2026-05-12 04:46:15 +01:00
---
# Post metadata
id: "dags-everywhere-none-know-what-they-are"
title: "DAGs Are Everywhere. None of Them Know What They Are."
slug: "dags-everywhere-none-know-what-they-are"
subtitle: "Every build system, CI pipeline, and runbook uses DAGs for execution. Ontoref uses them for knowledge."
excerpt: "CI/CD pipelines, compilers, runbooks, data orchestrators — they all use directed acyclic graphs. Every single one of them uses DAGs as execution models: this before that, topological ordering, dependency resolution. None of them use DAGs to represent what the system is, why it exists, or what trade-offs define it. That's the gap ontoref fills."
# Publication info
author: "Jesús Pérez"
date: "2026-05-10"
published: false
featured: false
# Categorization
category: "ontoref"
tags: ["ontoref", "dag", "ontology", "knowledge-graphs", "software-architecture"]
# Display
read_time: "6 min read"
sort_order: 2
css_class: "category-ontoref"
category_description: "Ontoref — protocol and tooling for structured self-knowledge in software projects"
category_published: true
---
# DAGs Are Everywhere. None of Them Know What They Are.
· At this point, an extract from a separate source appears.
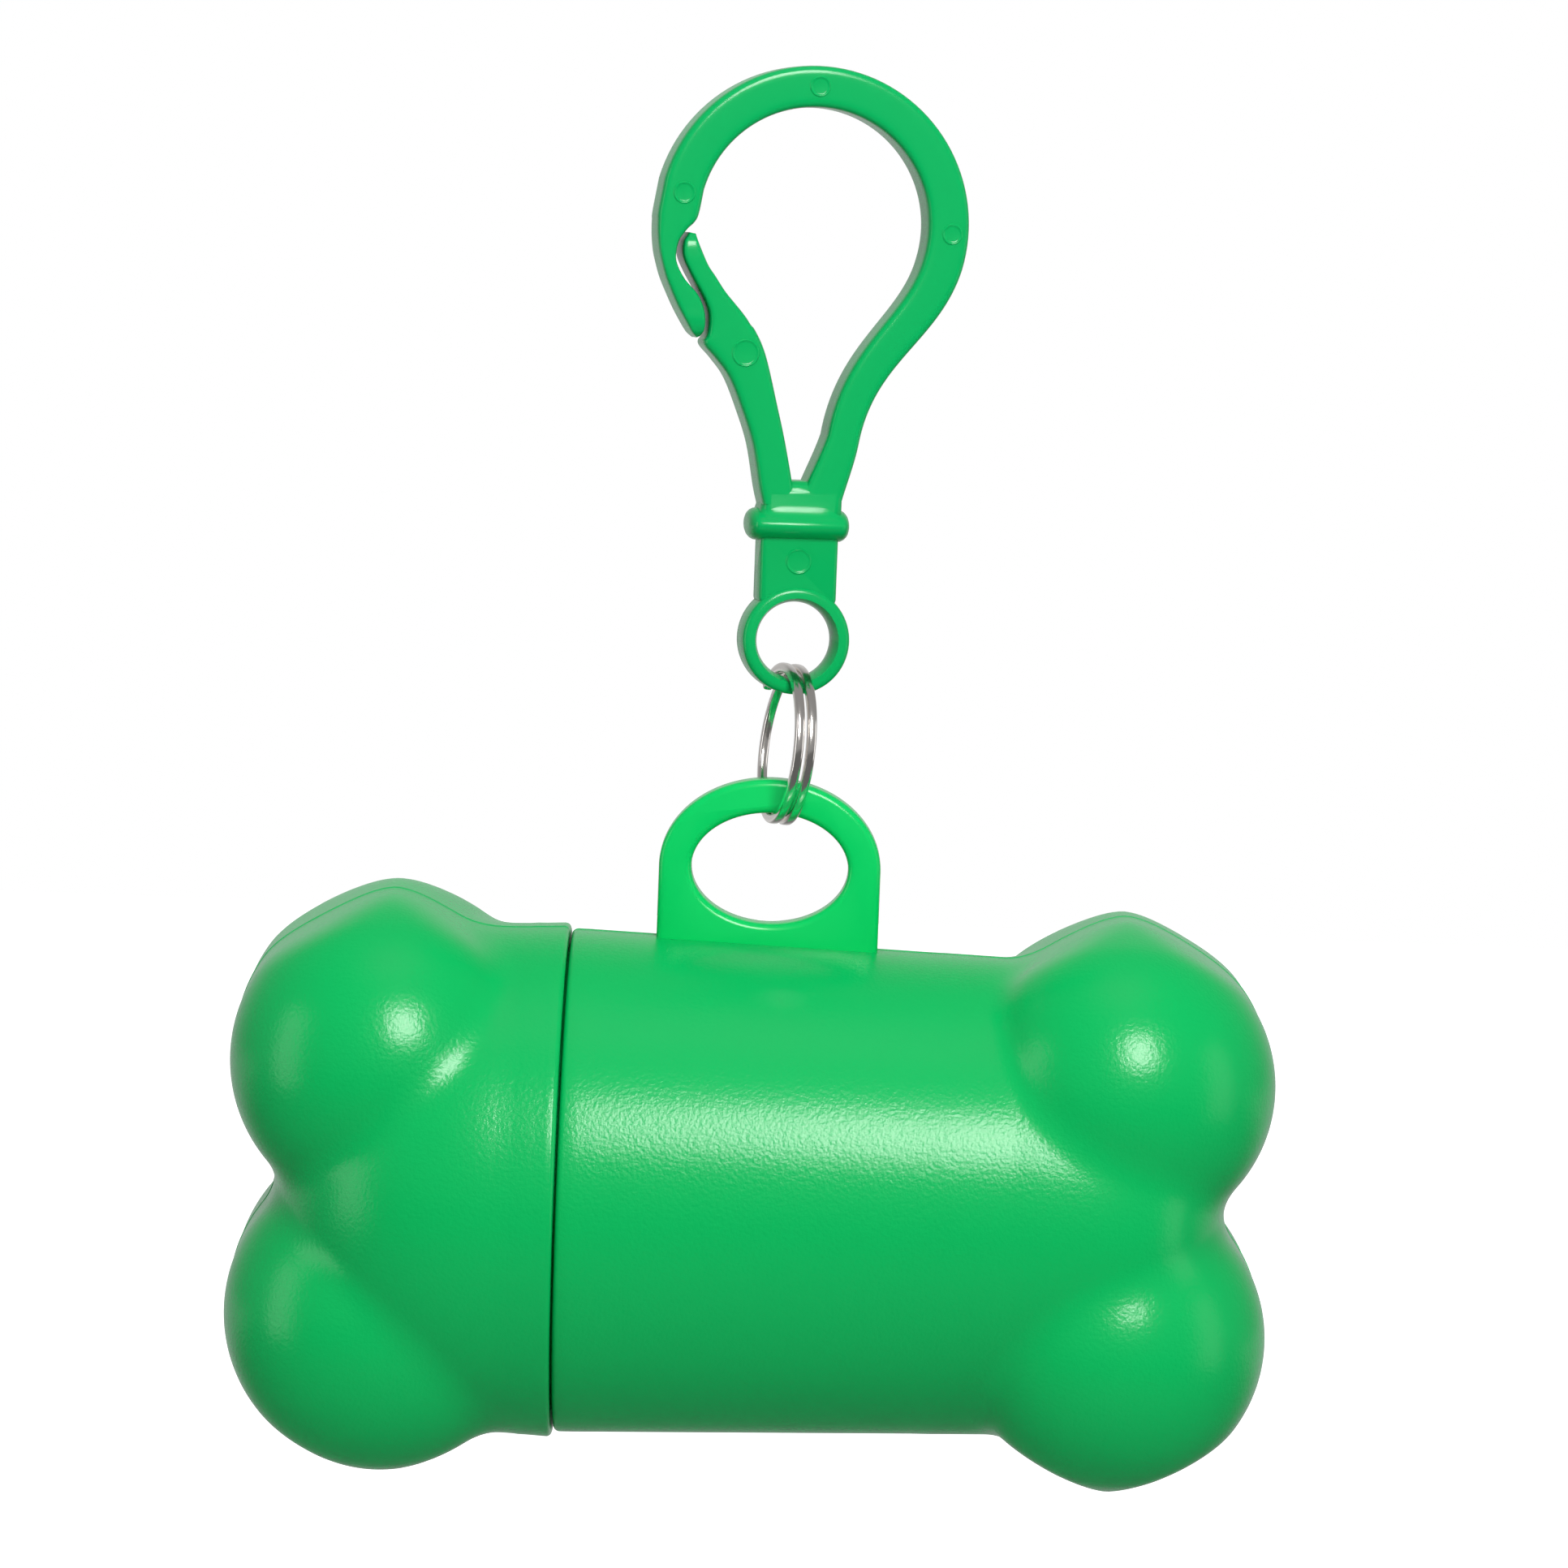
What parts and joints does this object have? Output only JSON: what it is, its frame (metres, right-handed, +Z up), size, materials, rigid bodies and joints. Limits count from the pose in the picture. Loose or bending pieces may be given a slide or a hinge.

Every build system uses DAGs. Every CI/CD pipeline uses DAGs. Compilers, data orchestrators, runbooks, package managers, Kubernetes operators — all DAGs. Directed acyclic graphs are so ubiquitous in software infrastructure that the question "why DAGs?" barely registers as a question anymore.
But there's a second question nobody asks: *what do those DAGs represent?*
The answer is always the same: **execution order**. This before that. Topological sorting. Dependency resolution. The graph describes *how* something computes, not *what* it is.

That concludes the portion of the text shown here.